(Task details):
Restate every line of the material, word for word.

Dataset items
-- -- --

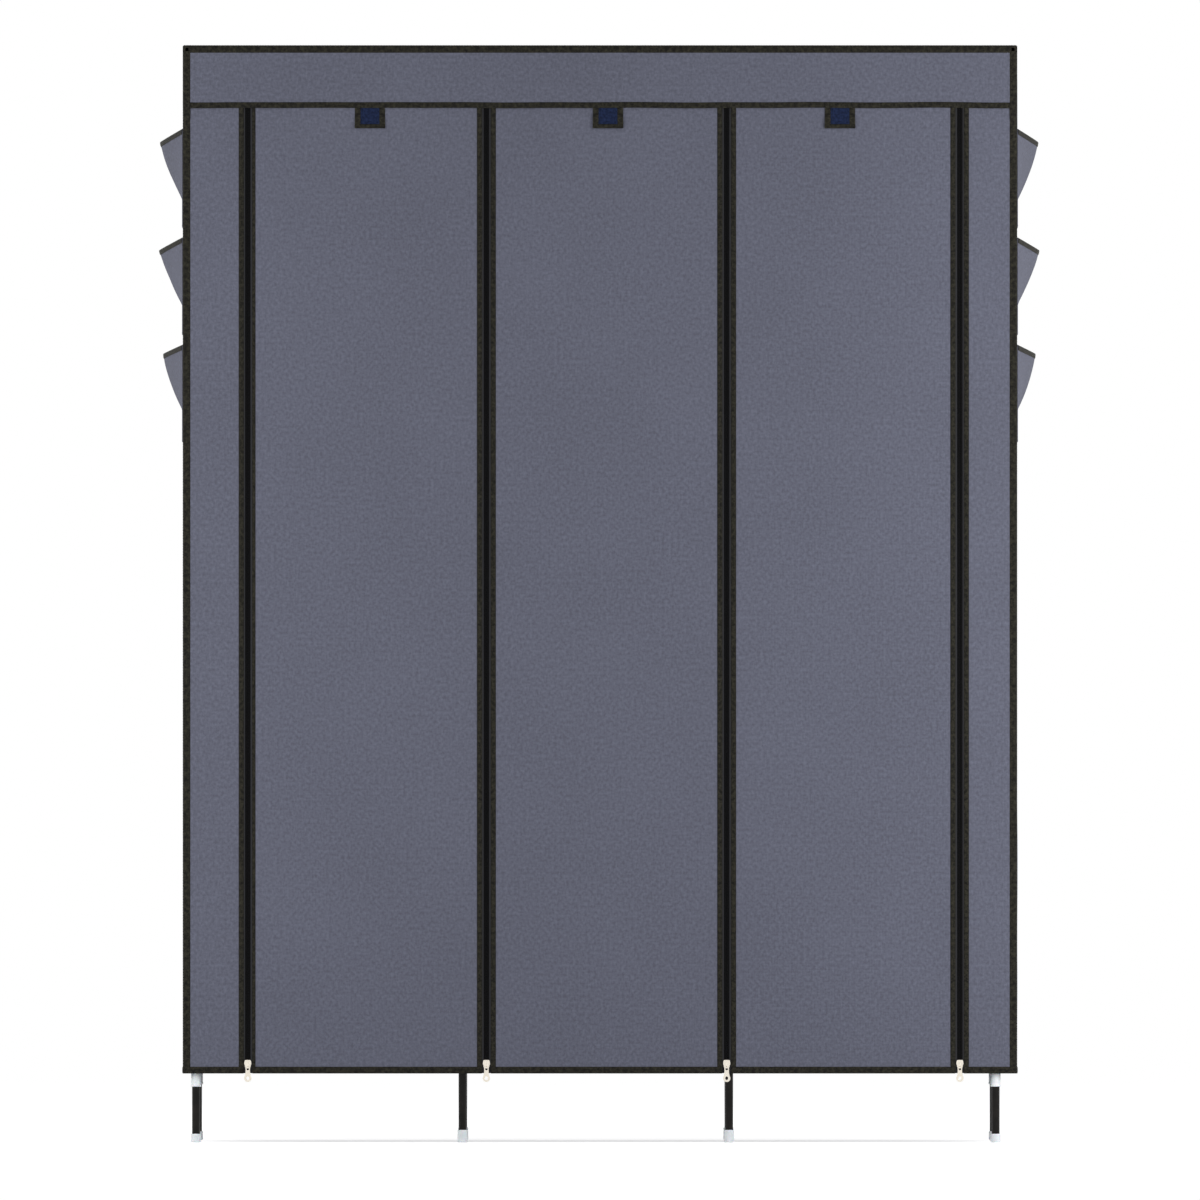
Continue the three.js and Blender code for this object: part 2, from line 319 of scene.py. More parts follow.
def nonwoven_cloth():
    """Spunbond polypropylene, hot-pressed with small bonding points: a dull cloth with mottled fibres.
    The points are 1.2 mm apart on the real cloth and drawn 2.4 mm apart, so that they show."""
    made, tree, place = new_material("nonwoven_cloth")
    fibres = spots(tree, place, 4.8, 5.0, 0.62)
    drawn = {"Vector": place, "Scale": (features(1.1), features(11), 1.0)}
    lay = add_node(tree, "ShaderNodeMapping", drawn)
    along = {"Vector": lay.outputs["Vector"], "Scale": 1.0, "Detail": 2.0}
    streaks = add_node(tree, "ShaderNodeTexNoise", along).outputs["Fac"]
    clouds = spots(tree, place, 200, 3.0)
    dots = {"Vector": place, "Scale": features(2.4), "Randomness": 0.12}
    points = add_node(tree, "ShaderNodeTexVoronoi", dots).outputs["Distance"]
    shade = mixed(tree, 0.1, mixed(tree, 0.25, fibres, streaks), clouds)
    look = {"Base Color": coloured(tree, shade, (0.39, 0.5, 0.61), CLOTH_COLOURS), "Roughness": 0.92}
    height = mixed(tree, 0.4, times(tree, points, 2.2), fibres)
    look |= {"Normal": bumped(tree, height, 0.6, 0.5), "IOR": 1.45, "Specular IOR Level": 0.15}
    return finished(made, look | {"Sheen Weight": 0.05, "Sheen Roughness": 0.6})


def binding_tape():
    """Woven polyester tape: black, ribbed along its length, with specks of brown painted in its colour as
    the sheen where the light catches it.
    The ribs are 0.6 mm apart on the real tape and drawn 1.25 mm apart, so that they show."""
    made, tree, place = new_material("binding_tape")
    speck = spots(tree, place, 2.6, 4.0, 0.75)
    ribs = {"Vector": place, "Scale": WAVE_SHARE * features(1.25), "Distortion": 1.2}
    weave = add_node(tree, "ShaderNodeTexWave", ribs, bands_direction="Y").outputs["Fac"]
    patch = spots(tree, place, 5.9, 2.0)
    ribbed = mixed(tree, 0.14, mixed(tree, 0.5, speck, patch), weave)
    # The lightest, brown colour laid in the specks is painted sheen
    look = {"Base Color": coloured(tree, ribbed, (0.42, 0.5, 0.59), TAPE_AND_SHEEN_COLOURS), "Roughness": 0.8}
    look |= {"Normal": bumped(tree, mixed(tree, 0.5, weave, speck), 0.5, 0.3), "IOR": 1.5}
    return finished(made, look | {"Specular IOR Level": 0.12, "Sheen Weight": 0.02})


def fine_yarn(name, code, size, roughness):
    """Twisted thread or a thin woven tape: one dyed colour with a small dark grain."""
    made, tree, place = new_material(name)
    grain = spots(tree, place, size, 3.0)
    shade = {0: times(tree, grain, 0.35), 6: linear(code), 7: (0, 0, 0, 1)}
    colour = add_node(tree, "ShaderNodeMix", shade, data_type="RGBA")
    look = {"Base Color": colour.outputs[2], "Normal": bumped(tree, grain, 0.3, 0.2)}
    return finished(made, look | {"Roughness": roughness, "IOR": 1.5, "Specular IOR Level": 0.12})


def loop_pile():
    """The soft half of a hook-and-loop fastener: navy nylon loops, dull with a fuzzy sheen."""
    made, tree, place = new_material("navy_loop_pile")
    loops = add_node(tree, "ShaderNodeTexVoronoi", {"Vector": place, "Scale": features(1.1)})
    tufts = spots(tree, place, 3.8, 4.0)
    look = {"Base Color": coloured(tree, tufts, (0.35, 0.7), PILE_COLOURS), "Roughness": 1.0}
    height = mixed(tree, 0.5, loops.outputs["Distance"], tufts)
    look |= {"Normal": bumped(tree, height, 0.8, 0.6), "Specular IOR Level": 0.1}
    return finished(made, look | {"Sheen Weight": 0.1, "Sheen Roughness": 0.4})


def powder_coat():
    """Thin steel tube with a baked black powder coat: semi-gloss with a faint orange-peel, and a brownish
    sheen painted in soft spots of its colour.
    """
    made, tree, place = new_material("black_powder_coat", on_cloth=False)
    peel = spots(tree, place, 1.5, 2.0)
    # Soft spots that vary the roughness as wear, and that lay a painted brownish sheen in the colour
    wear_and_sheen = spots(tree, place, 17, 5.0)
    look = {"Base Color": coloured(tree, wear_and_sheen, (0.4, 0.75), STEEL_AND_SHEEN_COLOURS)}
    look |= {"Roughness": ranged(tree, wear_and_sheen, 0.3, 0.44), "Normal": bumped(tree, peel, 0.15, 0.1)}
    return finished(made, look | {"IOR": 1.5, "Specular IOR Level": 0.12})


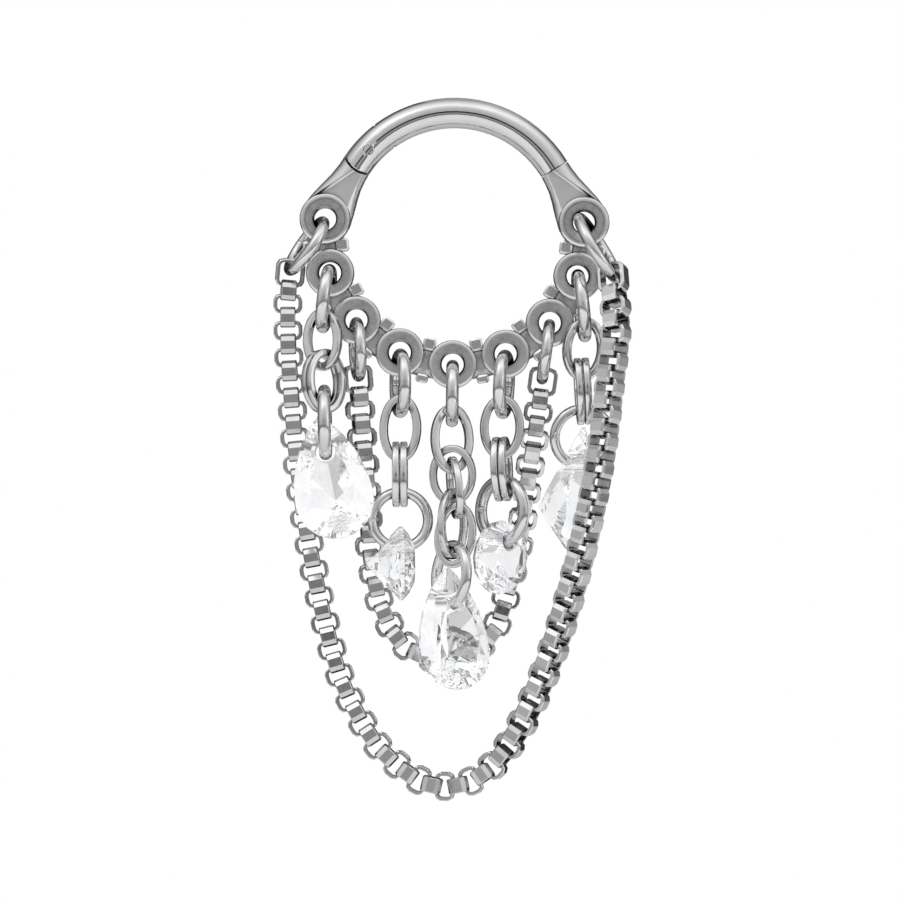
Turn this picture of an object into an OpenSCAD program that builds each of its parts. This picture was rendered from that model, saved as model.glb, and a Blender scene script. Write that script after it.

-- -- --

(Written answer):
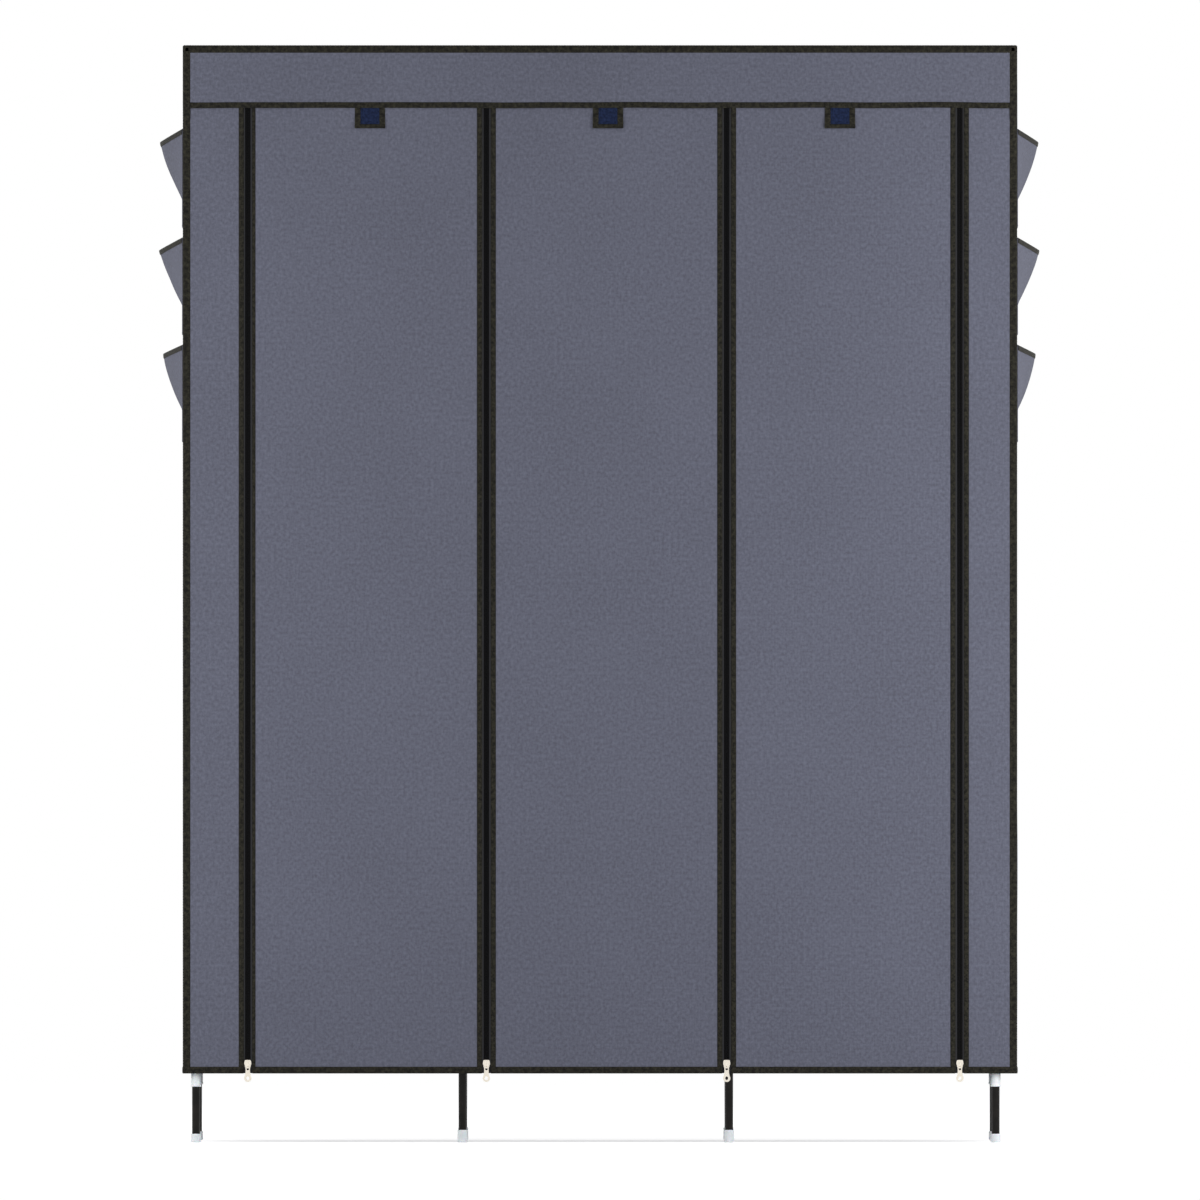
Continue the three.js and Blender code for this object: part 2, from line 319 of scene.py. More parts follow.
def nonwoven_cloth():
    """Spunbond polypropylene, hot-pressed with small bonding points: a dull cloth with mottled fibres.
    The points are 1.2 mm apart on the real cloth and drawn 2.4 mm apart, so that they show."""
    made, tree, place = new_material("nonwoven_cloth")
    fibres = spots(tree, place, 4.8, 5.0, 0.62)
    drawn = {"Vector": place, "Scale": (features(1.1), features(11), 1.0)}
    lay = add_node(tree, "ShaderNodeMapping", drawn)
    along = {"Vector": lay.outputs["Vector"], "Scale": 1.0, "Detail": 2.0}
    streaks = add_node(tree, "ShaderNodeTexNoise", along).outputs["Fac"]
    clouds = spots(tree, place, 200, 3.0)
    dots = {"Vector": place, "Scale": features(2.4), "Randomness": 0.12}
    points = add_node(tree, "ShaderNodeTexVoronoi", dots).outputs["Distance"]
    shade = mixed(tree, 0.1, mixed(tree, 0.25, fibres, streaks), clouds)
    look = {"Base Color": coloured(tree, shade, (0.39, 0.5, 0.61), CLOTH_COLOURS), "Roughness": 0.92}
    height = mixed(tree, 0.4, times(tree, points, 2.2), fibres)
    look |= {"Normal": bumped(tree, height, 0.6, 0.5), "IOR": 1.45, "Specular IOR Level": 0.15}
    return finished(made, look | {"Sheen Weight": 0.05, "Sheen Roughness": 0.6})


def binding_tape():
    """Woven polyester tape: black, ribbed along its length, with specks of brown painted in its colour as
    the sheen where the light catches it.
    The ribs are 0.6 mm apart on the real tape and drawn 1.25 mm apart, so that they show."""
    made, tree, place = new_material("binding_tape")
    speck = spots(tree, place, 2.6, 4.0, 0.75)
    ribs = {"Vector": place, "Scale": WAVE_SHARE * features(1.25), "Distortion": 1.2}
    weave = add_node(tree, "ShaderNodeTexWave", ribs, bands_direction="Y").outputs["Fac"]
    patch = spots(tree, place, 5.9, 2.0)
    ribbed = mixed(tree, 0.14, mixed(tree, 0.5, speck, patch), weave)
    # The lightest, brown colour laid in the specks is painted sheen
    look = {"Base Color": coloured(tree, ribbed, (0.42, 0.5, 0.59), TAPE_AND_SHEEN_COLOURS), "Roughness": 0.8}
    look |= {"Normal": bumped(tree, mixed(tree, 0.5, weave, speck), 0.5, 0.3), "IOR": 1.5}
    return finished(made, look | {"Specular IOR Level": 0.12, "Sheen Weight": 0.02})


def fine_yarn(name, code, size, roughness):
    """Twisted thread or a thin woven tape: one dyed colour with a small dark grain."""
    made, tree, place = new_material(name)
    grain = spots(tree, place, size, 3.0)
    shade = {0: times(tree, grain, 0.35), 6: linear(code), 7: (0, 0, 0, 1)}
    colour = add_node(tree, "ShaderNodeMix", shade, data_type="RGBA")
    look = {"Base Color": colour.outputs[2], "Normal": bumped(tree, grain, 0.3, 0.2)}
    return finished(made, look | {"Roughness": roughness, "IOR": 1.5, "Specular IOR Level": 0.12})


def loop_pile():
    """The soft half of a hook-and-loop fastener: navy nylon loops, dull with a fuzzy sheen."""
    made, tree, place = new_material("navy_loop_pile")
    loops = add_node(tree, "ShaderNodeTexVoronoi", {"Vector": place, "Scale": features(1.1)})
    tufts = spots(tree, place, 3.8, 4.0)
    look = {"Base Color": coloured(tree, tufts, (0.35, 0.7), PILE_COLOURS), "Roughness": 1.0}
    height = mixed(tree, 0.5, loops.outputs["Distance"], tufts)
    look |= {"Normal": bumped(tree, height, 0.8, 0.6), "Specular IOR Level": 0.1}
    return finished(made, look | {"Sheen Weight": 0.1, "Sheen Roughness": 0.4})


def powder_coat():
    """Thin steel tube with a baked black powder coat: semi-gloss with a faint orange-peel, and a brownish
    sheen painted in soft spots of its colour.
    """
    made, tree, place = new_material("black_powder_coat", on_cloth=False)
    peel = spots(tree, place, 1.5, 2.0)
    # Soft spots that vary the roughness as wear, and that lay a painted brownish sheen in the colour
    wear_and_sheen = spots(tree, place, 17, 5.0)
    look = {"Base Color": coloured(tree, wear_and_sheen, (0.4, 0.75), STEEL_AND_SHEEN_COLOURS)}
    look |= {"Roughness": ranged(tree, wear_and_sheen, 0.3, 0.44), "Normal": bumped(tree, peel, 0.15, 0.1)}
    return finished(made, look | {"IOR": 1.5, "Specular IOR Level": 0.12})


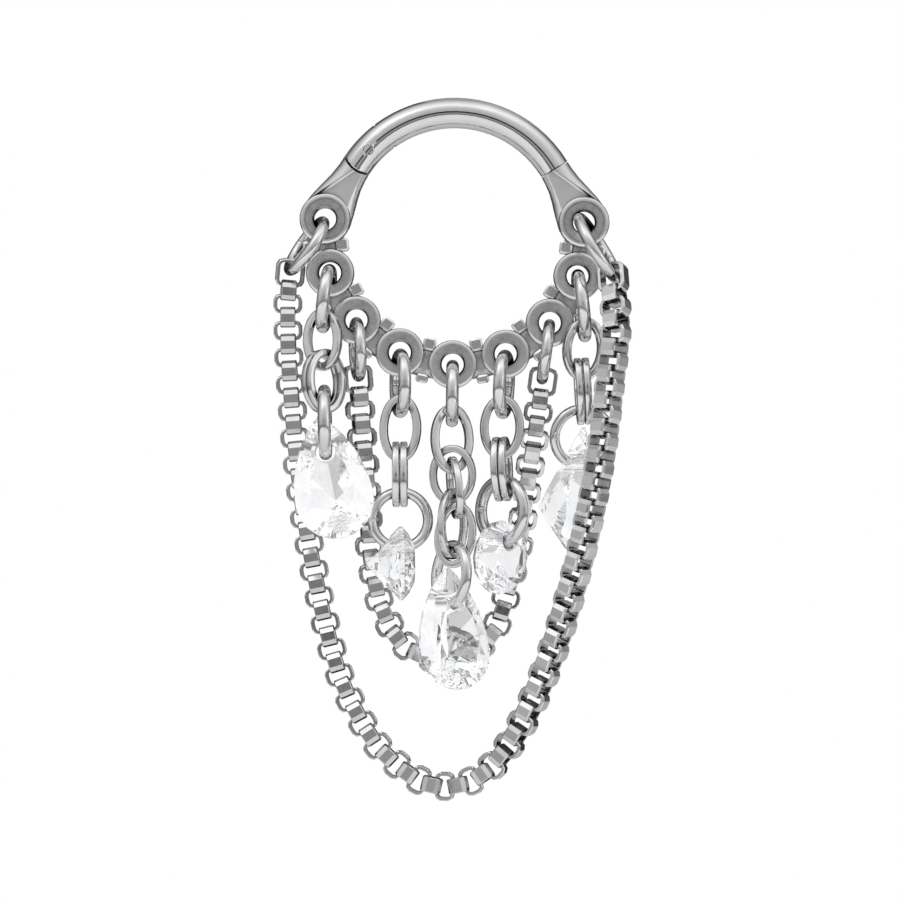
Turn this picture of an object into an OpenSCAD program that builds each of its parts. This picture was rendered from that model, saved as model.glb, and a Blender scene script. Write that script after it.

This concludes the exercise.